ヤリ-マティ・ラトバラ(トヨタ・ヤリスWRC) 6月14日に行われた2019年WRC世界ラリー選手権第8戦イタリアの競技2日目。3台のワークスマシンを投じるTOYOTA GAZOO Racing WRTは、一時総合首位に立ったヤリ-マティ・ラトバラ(トヨタ・ヤリスWRC)が2度のクラッシュからデイリタイアしたものの、オット・タナク(トヨタ・ヤリスWRC)が総合3番手につけた。
グラベル(未舗装路)イベントのラリー・イタリア・サルディニア。競技2日目は日中の気温が40度まで上昇したほか、路面が乾ききっていたため、出走順が早いドライバーは砂をかき分ける“掃除役”として不利な状況に追い込まれた。
2番手走者として臨んだタナクは一時総合5番手に後退したものの、SS4でステージ最速、SS5でステージ2位に入る快走で総合2番手までポジションを上げてみせる。
その後は、午後に入って行われたSS7がタナクを含む3ドライバーの走行後にキャンセルされたことで、タナクはライバルより摩耗したタイヤで走行せざるを得ず、出走順が遅いライバルに順位を奪われたものの、それでも首位と11.2秒差の総合3番手で競技2日目を終えた。
ラトバラはSS4を終えた時点で総合首位に浮上するが、SS6走行中にマシンが横転。自力でマシンを起こして走行を再開したが8分以上の遅れを取ってしまう。このアクシデントでラトバラはフロントウインドウを失った状態での走行を強いられる。
さらに競技2日目最後のステージであるSS9では、ステアリング周りのトラブルからヘアピンの立ち上がりでコースアウト。コースへ復帰することが叶わずデイリタイアとなった。なお、チームは競技3日目には参加させるべく、マシンの修復作業を進めている。
残るクリス・ミーク(トヨタ・ヤリスWRC)は、競技2日目に行われたステージの走行経験がなかったこともあり、SS5終了時点で総合8番手につける。
しかし、各ステージを再走する午後の走行ではペースをあげ、最終的に総合6番手で走行を終えた。前を走る総合5番手のエルフィン・エバンス(フォード・フィエスタWRC)とは9.2秒差だ。
■ラトバラ、マシン横転のクラッシュは「本当に愚かなミス」
チーム代表のトミ・マキネンは「ヤリ-マティ(ラトバラ)は午前中非常に調子が良く、一時ラリーをリードするほどだった。
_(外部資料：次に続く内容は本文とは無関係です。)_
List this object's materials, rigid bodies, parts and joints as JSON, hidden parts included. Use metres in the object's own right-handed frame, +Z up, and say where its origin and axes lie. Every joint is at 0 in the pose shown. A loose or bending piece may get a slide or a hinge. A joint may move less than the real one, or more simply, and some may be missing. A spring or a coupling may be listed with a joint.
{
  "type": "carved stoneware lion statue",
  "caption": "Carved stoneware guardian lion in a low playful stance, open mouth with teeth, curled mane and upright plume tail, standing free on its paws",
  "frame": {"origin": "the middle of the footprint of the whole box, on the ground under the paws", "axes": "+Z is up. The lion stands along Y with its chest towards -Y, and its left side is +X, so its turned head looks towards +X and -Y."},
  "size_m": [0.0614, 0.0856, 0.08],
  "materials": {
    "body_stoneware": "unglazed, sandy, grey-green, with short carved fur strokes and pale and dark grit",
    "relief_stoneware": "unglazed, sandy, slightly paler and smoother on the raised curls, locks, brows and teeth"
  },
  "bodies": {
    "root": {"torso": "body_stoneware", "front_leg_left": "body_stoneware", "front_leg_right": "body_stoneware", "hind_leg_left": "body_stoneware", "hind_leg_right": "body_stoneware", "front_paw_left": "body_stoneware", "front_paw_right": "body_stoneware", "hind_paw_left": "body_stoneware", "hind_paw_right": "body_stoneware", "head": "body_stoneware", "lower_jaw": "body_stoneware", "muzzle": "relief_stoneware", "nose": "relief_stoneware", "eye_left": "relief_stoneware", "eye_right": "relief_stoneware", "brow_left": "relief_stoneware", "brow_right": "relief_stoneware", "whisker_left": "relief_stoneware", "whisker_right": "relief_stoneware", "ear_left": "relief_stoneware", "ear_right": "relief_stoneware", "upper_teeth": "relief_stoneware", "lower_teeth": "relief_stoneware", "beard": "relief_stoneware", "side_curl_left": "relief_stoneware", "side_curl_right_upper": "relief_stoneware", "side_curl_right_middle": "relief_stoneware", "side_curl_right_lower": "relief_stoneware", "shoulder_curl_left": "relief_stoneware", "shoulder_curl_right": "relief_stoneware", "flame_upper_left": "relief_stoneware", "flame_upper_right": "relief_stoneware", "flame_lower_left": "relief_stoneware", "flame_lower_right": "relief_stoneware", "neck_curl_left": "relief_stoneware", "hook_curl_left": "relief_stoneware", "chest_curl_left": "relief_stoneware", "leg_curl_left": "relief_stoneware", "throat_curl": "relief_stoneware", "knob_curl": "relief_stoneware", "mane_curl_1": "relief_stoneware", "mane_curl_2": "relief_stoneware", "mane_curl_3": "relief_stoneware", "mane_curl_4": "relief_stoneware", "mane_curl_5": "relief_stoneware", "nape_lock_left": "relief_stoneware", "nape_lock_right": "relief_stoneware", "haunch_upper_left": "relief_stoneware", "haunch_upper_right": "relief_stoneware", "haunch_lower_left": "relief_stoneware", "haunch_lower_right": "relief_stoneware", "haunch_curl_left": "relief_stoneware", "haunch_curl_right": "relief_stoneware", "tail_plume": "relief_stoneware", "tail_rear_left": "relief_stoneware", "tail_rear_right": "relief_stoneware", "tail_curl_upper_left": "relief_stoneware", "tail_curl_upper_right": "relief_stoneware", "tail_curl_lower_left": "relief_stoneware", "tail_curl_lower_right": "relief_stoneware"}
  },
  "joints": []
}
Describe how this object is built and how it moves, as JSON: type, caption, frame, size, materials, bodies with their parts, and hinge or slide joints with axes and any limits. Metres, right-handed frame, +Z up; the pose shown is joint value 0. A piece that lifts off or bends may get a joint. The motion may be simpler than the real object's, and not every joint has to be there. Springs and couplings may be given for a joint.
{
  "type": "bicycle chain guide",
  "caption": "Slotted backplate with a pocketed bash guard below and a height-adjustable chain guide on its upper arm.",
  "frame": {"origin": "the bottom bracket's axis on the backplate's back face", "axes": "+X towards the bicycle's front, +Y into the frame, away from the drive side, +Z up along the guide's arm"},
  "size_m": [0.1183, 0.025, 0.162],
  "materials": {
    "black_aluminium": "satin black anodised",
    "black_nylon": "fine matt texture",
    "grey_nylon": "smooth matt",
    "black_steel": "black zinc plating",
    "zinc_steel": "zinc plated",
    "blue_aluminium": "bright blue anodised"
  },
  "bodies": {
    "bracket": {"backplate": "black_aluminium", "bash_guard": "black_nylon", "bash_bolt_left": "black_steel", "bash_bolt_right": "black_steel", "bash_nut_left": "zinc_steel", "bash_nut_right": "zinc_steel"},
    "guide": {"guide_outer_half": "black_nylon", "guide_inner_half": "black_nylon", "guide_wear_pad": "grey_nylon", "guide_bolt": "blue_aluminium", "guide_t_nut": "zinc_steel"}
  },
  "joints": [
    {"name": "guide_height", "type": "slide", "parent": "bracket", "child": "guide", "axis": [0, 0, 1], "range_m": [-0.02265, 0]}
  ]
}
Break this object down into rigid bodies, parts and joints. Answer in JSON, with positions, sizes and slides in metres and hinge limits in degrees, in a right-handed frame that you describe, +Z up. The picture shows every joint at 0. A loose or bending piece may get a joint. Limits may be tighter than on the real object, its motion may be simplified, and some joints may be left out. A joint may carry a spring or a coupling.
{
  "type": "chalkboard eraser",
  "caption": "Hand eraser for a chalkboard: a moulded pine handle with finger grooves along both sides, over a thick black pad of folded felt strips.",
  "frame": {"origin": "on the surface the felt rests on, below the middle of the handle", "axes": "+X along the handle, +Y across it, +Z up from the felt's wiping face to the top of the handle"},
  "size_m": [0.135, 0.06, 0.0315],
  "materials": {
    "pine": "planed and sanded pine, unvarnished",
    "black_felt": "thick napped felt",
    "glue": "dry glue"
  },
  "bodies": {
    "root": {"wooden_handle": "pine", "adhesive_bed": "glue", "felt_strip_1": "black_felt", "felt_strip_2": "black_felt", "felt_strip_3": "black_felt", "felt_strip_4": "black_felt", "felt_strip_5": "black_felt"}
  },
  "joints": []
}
それだけに、午後のステージで横転したのは本当に残念だ」と述べている。
「その時点でクルマはまだちゃんと走れる状態だったが、その後ステアリング系に何か問題が起こり、最終ステージでコースアウトしてしまったんだ」
「一方、オット(タナク)は前戦に続き早い出走順での不利な戦いを強いられた。さらに、午後のSS7では彼が走った後にステージがキャンセルとなり、結果的に多くのライバルよりも1本多くステージを走ることになり、タイヤの摩耗が厳しい状況だったが、非常によくやってくれた」
「クリス(ミーク)は、今日のステージに関しては知識がなく、簡単には行かないだろうと予想していたが、うまくまとめた。明日はきっと、順位を上げることができるはずだ」
デイリタイアとなったラトバラは「午後の最初のステージ(SS6)では、ヘアピンコーナーでハンドブレーキを早く引きすぎ、その結果コーナーのインに深く切り込んでしまい横転した」と当時の状況をふり返る。
「本当に愚かなミスだった。横転したクルマを元の状態に戻すために、自分とミーカ(アンティラ/コドライバー)は相当な力を使ったよ」
「幸いにも次のステージでもクルマは調子が良くタイムも良かったが、最後のステージのヘアピンコーナーの立上がりでステアリングが左側にロックし、コースアウトしてしまった」
「非常に厳しい状況だが、明日競技に復帰し、ふたたび走れるようになることを楽しみにしている」
総合3番手につけたタナクは「困難な1日だったが、持てる力をすべて出し尽くせたと思う。明日はきっと激戦になると思うけど、出走順が今日よりも良くなるから、状況が大きく変わることを期待している」とコメント。
ミークも「クルマはほぼパーフェクトで、全体的にとても満足できる仕上がりだった。明日はこのラリーの伝統的なステージが続き、過去の経験と知識があるので、よりいいフィーリングで走れるのではないかと期待している」と反撃を誓っている。
競技3日目となる15日(土)はサービスパークが置かれるアルゲーロの東側でSS10~15の6SSが行われる。全6SSの合計距離は今大会最長の142.42km、リエゾン(移動区間)も含めた1日の総走行距離は627.14kmだ。